Even more controversial is the inclusion of men in feminism. Some, like this Gen-Z woman, are completely okay with their inclusion: “Men can be feminists because feminism is a movement for equality not gender lines and division, keeping men out can create division and ignorance because they might not be educated and then not be able to help if they are excluded”. Others, however, are still strongly against it, like this Millennial woman: “No, [men] can be supporters but they’re inherently unable to understand being great as the lesser sex”.

As for the definition of feminism today, all I can say is that it is nearly impossible to define a movement that is in such constant evolution.
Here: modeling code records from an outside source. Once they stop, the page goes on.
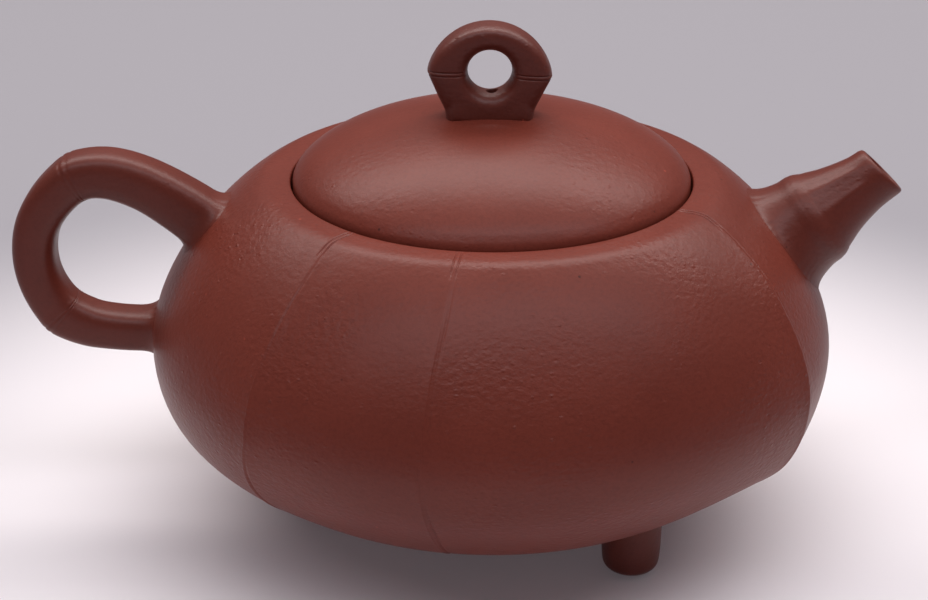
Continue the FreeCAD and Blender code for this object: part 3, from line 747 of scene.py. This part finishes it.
clay_belly = clay("zisha_belly")
# the lid's clay is a lighter copy, tint 1.04: painted light on the lid's top, which faces the overhead lamps
clay_lid_painted_light = clay("zisha_lid", tint=1.04, grain=0.65)
# the limbs' clay is a darker copy, tint 0.80: painted shade on the handle, spout and feet, whose faces the
# light from above leaves dark
clay_limb_painted_shade = clay("zisha_limbs", tint=0.80, grain=0.4, rough=0.40, shine=0.34)
# the knob's clay is a darker copy, tint 0.74: painted shade on the knob's front face, which the light from
# above leaves dark
clay_knob_painted_shade = clay("zisha_knob", tint=0.74, grain=0.85, rough=0.42, shine=0.44)
clay_inside = clay("zisha_inside", tint=0.9, rough=0.7, grain=0.6)


# ---------------------------------------------------------------- the pieces
def finish_piece(obj, body, material, slot, *nodes):
    """Gives a piece its clay and its body, and hides the CAD nodes it stands for. slot is not used."""
    obj.data.materials.clear()
    obj.data.materials.append(material)
    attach(obj, body)
    if nodes:
        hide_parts(*nodes)


finish_piece(make_pot_shell(), "pot", clay_belly, "belly_clay",
             "body_wall", "shoulder_ring", "mouth_collar", "base_slab")
finish_piece(make_spout(), "pot", clay_limb_painted_shade, "belly_clay", "spout")
finish_piece(make_handle(), "pot", clay_limb_painted_shade, "belly_clay", "handle")
for foot_name, foot_bearing in FOOT_BEARINGS.items():
    finish_piece(make_foot(foot_name, foot_bearing), "pot", clay_limb_painted_shade, "belly_clay", foot_name)
finish_piece(make_lid(), "lid", clay_lid_painted_light, "lid_clay", "lid_dome")
finish_piece(make_flange(), "lid", clay_inside, "lid_clay", "lid_flange")
finish_piece(make_knob(), "lid", clay_knob_painted_shade, "lid_clay", "lid_knob")
# the strainer behind the spout stays as it is, in the inside's clay
for strainer_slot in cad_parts["spout_strainer"].material_slots:
    strainer_slot.material = clay_inside


# ---------------------------------------------------------------- floor, light and camera, in metres
FLOOR_HALF = 3.0
# the floor's colour is pale near the pot and darker further out: a painted pool of light round the pot
NEAR_TONE, FAR_TONE = (0.85, 0.80, 0.82), (0.31, 0.293, 0.316)
TONE_FROM, TONE_TO = 0.06, 0.16      # the floor goes from the near tone to the far one over these radii
POT_MIDDLE = (0, 0, 0.04)


def make_floor():
    """Plain pale paper with painted light: its colour is brightest round the pot and falls off to a darker
    tone further out.
    """
    mesh = bpy.data.meshes.new("floor")
    corners = [(x * FLOOR_HALF, y * FLOOR_HALF, 0) for x, y in ((-1, -1), (1, -1), (1, 1), (-1, 1))]
    mesh.from_pydata(corners, [], [(0, 1, 2, 3)])
    floor = bpy.data.objects.new("floor", mesh)
    bpy.context.collection.objects.link(floor)
    mat, tree, shader = node_tree("floor_paper")
    place = add(tree, "ShaderNodeTexCoord")
    length = add(tree, "ShaderNodeVectorMath", operation="LENGTH")
    tree.links.new(place.outputs["Object"], length.inputs[0])
    far = add(tree, "ShaderNodeMapRange", interpolation_type="SMOOTHSTEP",
              From_Min=TONE_FROM, From_Max=TONE_TO)
    tree.links.new(length.outputs["Value"], far.inputs["Value"])
    tone = ramp(tree, far.outputs["Result"], [(0.0, NEAR_TONE), (1.0, FAR_TONE)])
    tree.links.new(tone, shader.inputs["Base Color"])
    shader.inputs["Roughness"].default_value = 0.85
    shader.inputs["Specular IOR Level"].default_value = 0.2
    # the floor glows faintly: painted light that lifts its shadows and the pot's underside
    shader.inputs["Emission Color"].default_value = (0.95, 0.90, 1.0, 1)
    shader.inputs["Emission Strength"].default_value = 0.05
    floor.data.materials.append(mat)


def area_light(name, place, size, power, colour):
    """A soft rectangular light aimed at the pot's middle; power is in watts."""
    data = bpy.data.lights.new(name, "AREA")
    data.shape = "RECTANGLE"
    data.size, data.size_y = size
    data.energy = power
    data.color = colour
    lamp = bpy.data.objects.new(name, data)
    lamp.location = place
    lamp.rotation_euler = (Vector(POT_MIDDLE) - Vector(place)).to_track_quat("-Z", "Y").to_euler()
    bpy.context.collection.objects.link(lamp)
    return lamp


make_floor()
area_light("light_back", (0.02, 0.46, 0.80), (1.80, 0.28), 9.2, (1.0, 0.97, 0.95))
area_light("light_front", (0.06, -0.36, 0.86), (1.80, 0.22), 4.3, (0.95, 0.93, 1.0))
light_top = area_light("light_top", (0.0, 0.02, 1.30), (1.6, 1.6), 7.0, (1.0, 0.98, 0.97))
light_top.visible_glossy = False     # it only fills, so the clay's sheen stays in two bands

world = bpy.data.worlds.new("studio")
bpy.context.scene.world = world
world.use_nodes = True
background = world.node_tree.nodes["Background"]
background.inputs["Color"].default_value = (0.80, 0.77, 0.82, 1)
background.inputs["Strength"].default_value = 0.13

LOOKING_DOWN = 23.8                  # degrees below the level
camera_data = bpy.data.cameras.new("camera")
camera_data.sensor_width = 36.0
camera_data.lens = 81.47
camera_data.clip_start, camera_data.clip_end = 0.01, 20.0
camera = bpy.data.objects.new("camera", camera_data)
camera.location = (-0.0043, -0.308, 0.171)
camera.rotation_euler = (math.radians(90 - LOOKING_DOWN), 0, 0)
bpy.context.collection.objects.link(camera)
bpy.context.scene.camera = camera
bpy.context.scene.view_settings.view_transform = "Standard"
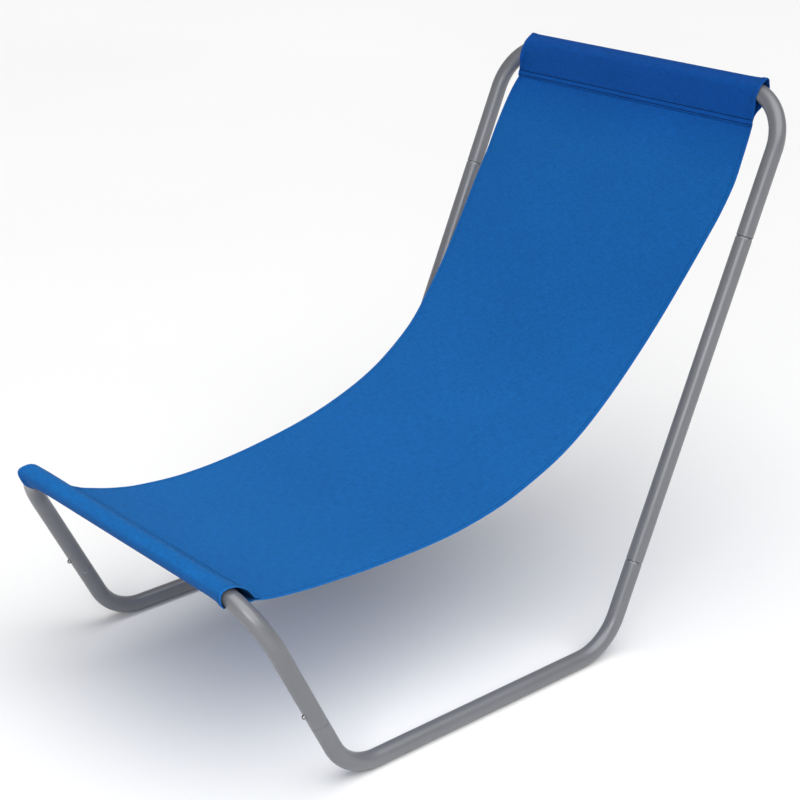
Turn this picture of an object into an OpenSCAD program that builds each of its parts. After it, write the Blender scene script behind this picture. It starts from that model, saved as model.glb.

It grows and changes with our perception of it, just like with these women: “I was raised in a household where the word “feminist” was uttered with disdain. […]  As I grew older, more educated, and learned the realities of the inequalities women face, I understood the importance of speaking out to bring about change and began to actively do so.” (Gen X); “When feminism was promoted in the 60s and 70s and women were burning bras, I thought it was stupid and people couldn’t take it seriously. […] I realized [later] that it wasn’t about the bra burning. It was about equality for all people.” (Baby Boomer)

If I had to define it in my own words, I’d say feminism, like all modern movements, is what we make it. It can be, in the words of this Gen-Z man, the “complicated political mess that might be a little too overzealous in its givings” that doubters think it is. It can be what those of us who like to hope, including this Gen-Z woman, see it as: “creating a world where people are safe and not discriminated against in any form based on gender identity, supportive environment, empowering women and highlighting the beauty of womanhood without bringing other people down.” It can be as complicated as staging a school-wide protest, or as simple as finding the small wins, like this woman’s story: “When I was little it was more like ‘Mikey said I cannot climb a tree because I’m a girl. I’ll show him!’ So I did.” (Gen-X). When it all comes down to it, so long as every voice is heard, we can stand together and make the future we want to see. To paraphrase one response from the survey, everything evolves and changes through time, and someday, if we all work together, our children and grandchildren will wonder why we ever thought this was revolutionary, and they will live in a world without prejudice and without hate. If anything, that’s what feminism is above all else: hope for the future we wish to see. And that’s universal.